Dickens, whose two-year-old child was shaken when he was seven weeks old, became involved with the project after meeting Donohue and his daughter in Vancouver, Canada at a conference on Shaken Baby Syndrome.

“Up until that point, I had been focused only on Shaken Baby Syndrome prevention efforts – it never even dawned on me to explore helping children who already had been shaken,” Dickens said. “After Patrick told me what he was doing to help not only children who had been shaken, but all children who have been affected by brain injury, I was 100 percent on board from that point forward.

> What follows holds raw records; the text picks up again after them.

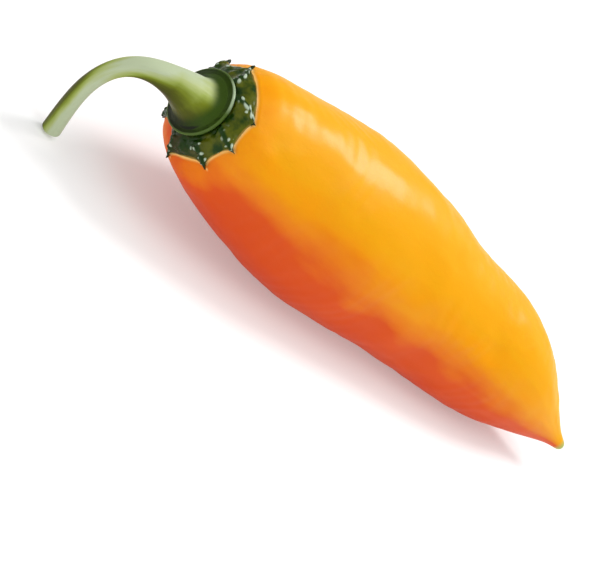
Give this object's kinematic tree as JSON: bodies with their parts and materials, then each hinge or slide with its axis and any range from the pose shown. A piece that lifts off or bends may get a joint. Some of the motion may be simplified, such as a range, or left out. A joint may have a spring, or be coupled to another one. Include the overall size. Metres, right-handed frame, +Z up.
{
  "type": "aji amarillo pepper",
  "caption": "Whole ripe aji amarillo pepper lying on its side: tapering orange pod, toothed green calyx with a collar, and a hooked green stem.",
  "frame": {"origin": "bottom centre of the pepper's box, on the surface that it lies on", "axes": "+X from the stem end to the pod's tip, +Z up"},
  "size_m": [0.1592, 0.04, 0.0392],
  "materials": {
    "ripe_skin": "smooth waxy pepper skin, golden orange shading to red orange, soft gloss",
    "calyx_green": "dark green leathery calyx, ribbed and slightly glossy, with a thin pale margin",
    "stem_green": "light green smooth stalk with a pale bloom, darker olive at its foot"
  },
  "bodies": {
    "root": {"pod": "ripe_skin", "calyx": "calyx_green", "stem": "stem_green"}
  },
  "joints": []
}
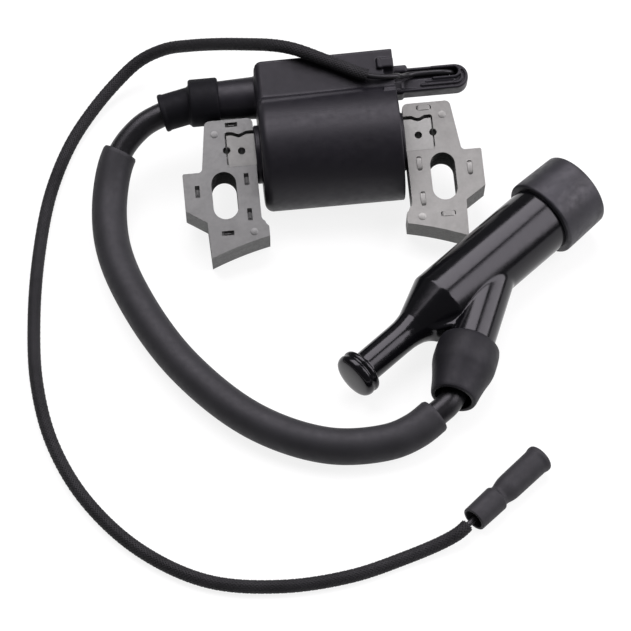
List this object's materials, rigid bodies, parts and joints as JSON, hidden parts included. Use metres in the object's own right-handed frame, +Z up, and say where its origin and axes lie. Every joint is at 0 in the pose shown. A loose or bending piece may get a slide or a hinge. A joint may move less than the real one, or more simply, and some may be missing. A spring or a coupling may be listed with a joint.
{
  "type": "ignition coil",
  "caption": "Small-engine ignition coil on a laminated steel core, with its spark-plug lead and cap and its stop-switch wire.",
  "frame": {"origin": "under the middle of the coil, on the table that it lies on", "axes": "+X along the winding, towards the wire guide arm; +Y away from the flywheel; +Z up"},
  "size_m": [0.1635, 0.1855, 0.0375],
  "materials": {
    "core_steel": "satin",
    "bar_steel": "satin",
    "housing_plastic": "satin",
    "potting_epoxy": "gloss",
    "bobbin_plastic": "matte",
    "winding_copper": "satin",
    "board_laminate": "satin",
    "component_case": "matte",
    "resistor_body": "satin",
    "diode_body": "gloss",
    "brass": "satin",
    "copper_strands": "satin",
    "collar_rubber": "matte",
    "lead_jacket": "satin",
    "sleeve_vinyl": "satin",
    "cap_plastic": "gloss",
    "seal_rubber": "matte",
    "spring_steel": "satin",
    "wire_insulation": "satin",
    "braid_fibre": "matte",
    "tinned_terminal": "satin",
    "insulator_vinyl": "satin"
  },
  "bodies": {
    "coil": {"left_core_leg": "core_steel", "right_core_leg": "core_steel", "core_centre_bar": "bar_steel", "coil_housing": "housing_plastic", "potting_compound": "potting_epoxy", "primary_bobbin": "bobbin_plastic", "primary_winding": "winding_copper", "secondary_bobbin": "bobbin_plastic", "secondary_winding": "winding_copper", "ignition_board": "board_laminate", "switching_transistor": "component_case", "trigger_transistor": "component_case", "board_resistors": "resistor_body", "board_diode": "diode_body", "ht_terminal_pin": "brass", "tower_collar": "collar_rubber", "ht_lead": "lead_jacket", "ht_lead_core": "copper_strands", "lead_protective_sleeve": "sleeve_vinyl", "ground_wire": "wire_insulation", "braided_sleeve": "braid_fibre", "bullet_terminal": "tinned_terminal"},
    "plug_cap": {"plug_cap_body": "cap_plastic", "cap_mouth_seal": "seal_rubber", "cap_lead_boot": "seal_rubber", "plug_terminal_clip": "brass", "junction_contact": "brass", "contact_spring": "spring_steel", "suppressor_resistor": "resistor_body", "lead_screw_terminal": "brass"},
    "insulator": {"connector_insulator": "insulator_vinyl"}
  },
  "joints": [
    {"name": "cap_swivel", "type": "hinge", "parent": "coil", "child": "plug_cap", "pos_m": [0.04605, -0.03788, 0.01114], "axis": [-0.3708, -0.9273, -0.051], "range_deg": [-30, 60]},
    {"name": "insulator_slide", "type": "slide", "parent": "coil", "child": "insulator", "axis": [-0.7501, -0.6613, 0], "range_m": [0, 0.005]}
  ]
}
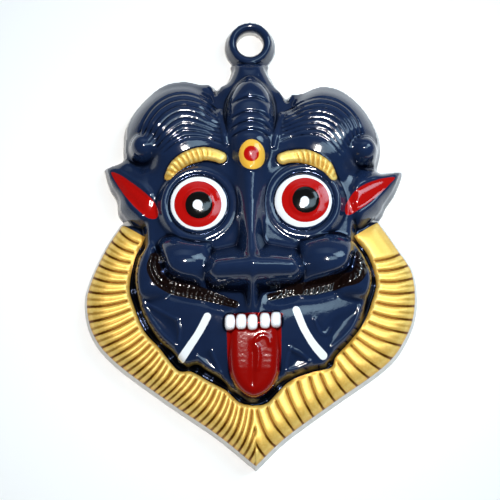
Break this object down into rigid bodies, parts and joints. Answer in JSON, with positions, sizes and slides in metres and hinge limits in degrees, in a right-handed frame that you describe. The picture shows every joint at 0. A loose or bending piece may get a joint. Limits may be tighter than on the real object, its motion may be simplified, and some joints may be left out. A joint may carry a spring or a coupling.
{
  "type": "painted metal deity mask",
  "caption": "Cast metal wall mask of a fierce guardian deity, painted deep blue, with horn-like hair lobes, ribbed gold ruff, tongue out and a hanging loop.",
  "frame": {"origin": "middle of the bounding box at the plane of the flat back rim, which is the surface the mask lies on", "axes": "+Z out of the face, +Y towards the hanging loop at the top of the mask, +X to the viewer's right"},
  "size_m": [0.1202, 0.165, 0.0334],
  "materials": {
    "blue_paint": "glossy enamel paint on cast metal"
  },
  "bodies": {
    "root": {"mask": "blue_paint"}
  },
  "joints": []
}
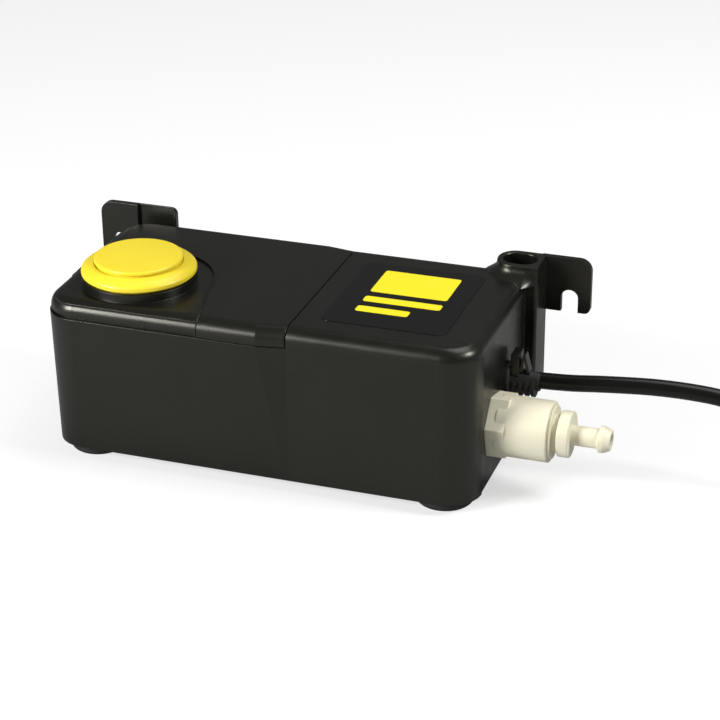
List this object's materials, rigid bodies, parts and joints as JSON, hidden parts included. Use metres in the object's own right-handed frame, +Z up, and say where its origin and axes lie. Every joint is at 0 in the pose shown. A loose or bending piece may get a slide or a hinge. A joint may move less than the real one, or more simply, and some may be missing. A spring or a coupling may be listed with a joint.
{
  "type": "condensate pump",
  "caption": "Small tank condensate pump: tank with lift-off lid and inlet cap, motor housing, check valve with hose tail, hanging ears and mains lead.",
  "frame": {"origin": "on the surface that the feet stand on, under the middle of the object's box without its mains lead", "axes": "+X along the case to the outlet, +Y back to the wall, +Z up"},
  "size_m": [0.4894, 0.1388, 0.0939],
  "materials": {
    "black_plastic": "satin moulded plastic",
    "yellow_plastic": "satin moulded plastic",
    "ivory_nylon": "satin nylon",
    "grey_plastic": "moulded plastic",
    "clear_silicone": "translucent tube",
    "black_rubber": "matt rubber",
    "cable_sheath": "smooth sheath",
    "zinc_screw": "zinc plated",
    "stainless": "ground",
    "laminations": "stacked sheet",
    "enamelled_copper": "enamelled wire",
    "ferrite": "sintered ferrite",
    "circuit_green": "solder mask",
    "white_plastic": "moulded plastic",
    "reed_glass": "clear"
  },
  "bodies": {
    "housing": {"pump_body": "black_plastic", "lid_seal": "black_rubber", "end_panel": "black_plastic", "base_cover": "black_plastic", "base_screws": "zinc_screw", "rubber_feet": "black_rubber", "valve_body": "ivory_nylon", "valve_cap": "ivory_nylon", "hose_tail": "ivory_nylon", "tail_seal": "black_rubber", "valve_seal": "black_rubber", "valve_spring": "stainless", "delivery_tube": "clear_silicone", "rotor_can": "white_plastic", "can_gasket": "black_rubber", "pump_chamber": "grey_plastic", "chamber_screws": "stainless", "intake_filter": "grey_plastic", "rotor_shaft": "stainless", "stator_core": "laminations", "core_rivets": "zinc_screw", "coil_bobbins": "white_plastic", "coil_windings": "enamelled_copper", "circuit_board": "circuit_green", "terminal_block": "white_plastic", "control_relay": "white_plastic", "filter_capacitor": "yellow_plastic", "supply_fuse": "reed_glass", "float_bracket": "grey_plastic", "bracket_screw": "stainless", "float_stem": "grey_plastic", "stem_nut": "grey_plastic", "stem_collar": "grey_plastic", "float_clip": "stainless", "reed_switches": "reed_glass", "cable_gland": "black_rubber", "cable_clip": "black_plastic", "mains_lead": "cable_sheath", "lead_coil": "cable_sheath", "lead_cores": "enamelled_copper"},
    "lid": {"tank_lid": "black_plastic"},
    "cap": {"inlet_cap": "yellow_plastic", "cap_seal": "black_rubber"},
    "float": {"float": "white_plastic", "float_magnet": "ferrite"},
    "rotor": {"impeller": "grey_plastic", "rotor_magnet": "ferrite", "rotor_bearings": "grey_plastic"},
    "poppet": {"valve_poppet": "white_plastic"}
  },
  "joints": [
    {"name": "lid_lift", "type": "slide", "parent": "housing", "child": "lid", "axis": [0, 0, 1], "range_m": [0, 0.03]},
    {"name": "cap_lift", "type": "slide", "parent": "lid", "child": "cap", "axis": [0, 0, 1], "range_m": [0, 0.025]},
    {"name": "float_rise", "type": "slide", "parent": "housing", "child": "float", "axis": [0, 0, 1], "range_m": [0, 0.026]},
    {"name": "impeller_spin", "type": "hinge", "parent": "housing", "child": "rotor", "pos_m": [0.00077, 0.01232, 0.032], "axis": [1, 0, 0], "continuous": true},
    {"name": "poppet_slide", "type": "slide", "parent": "housing", "child": "poppet", "axis": [1, 0, 0], "range_m": [0, 0.0025], "stiffness_N_per_m": 60, "springref_m": -0.002, "deforming": ["valve_spring"]}
  ]
}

“Like most parents whose child has been through a traumatic event, I will do anything to help my son, so the opportunity to help not only him, but the millions of others like him was an easy decision for me,” she added.

Donohue said Dickens’ abilities and passion for helping those who have PABIs made her beneficial to the organization.

“Jennipher has brought three critical characteristics to The Sarah Jane Brain Foundation: passion, understanding and insight,” he said. “Jennipher has an incredible amount of passion and energy for helping the millions of children/young adults and their families suffering from pediatric acquired brain injury.

“Her own personal experience as a mother of a survivor of PABI has given her a unique vantage point of understanding what most families deal with on a daily basis, and when coupled with her professional background, she has given the Sarah Jane Brain Project some key strategic insight in developing our vision for the future,” he added. “There is no question we would not have accomplished all we have so far if it wasn’t for Jennipher’s involvement and commitment to this cause.”

As a native of the Roanoke-Chowan region, Dickens said she would especially encourage those in Bertie, Gates, Hertford and Northampton counties to go online and view the plan and leave any suggestions or comments. The deadline for comments is February 6.

“We want to hear the voice of everyone who is touched by this issue,” she said.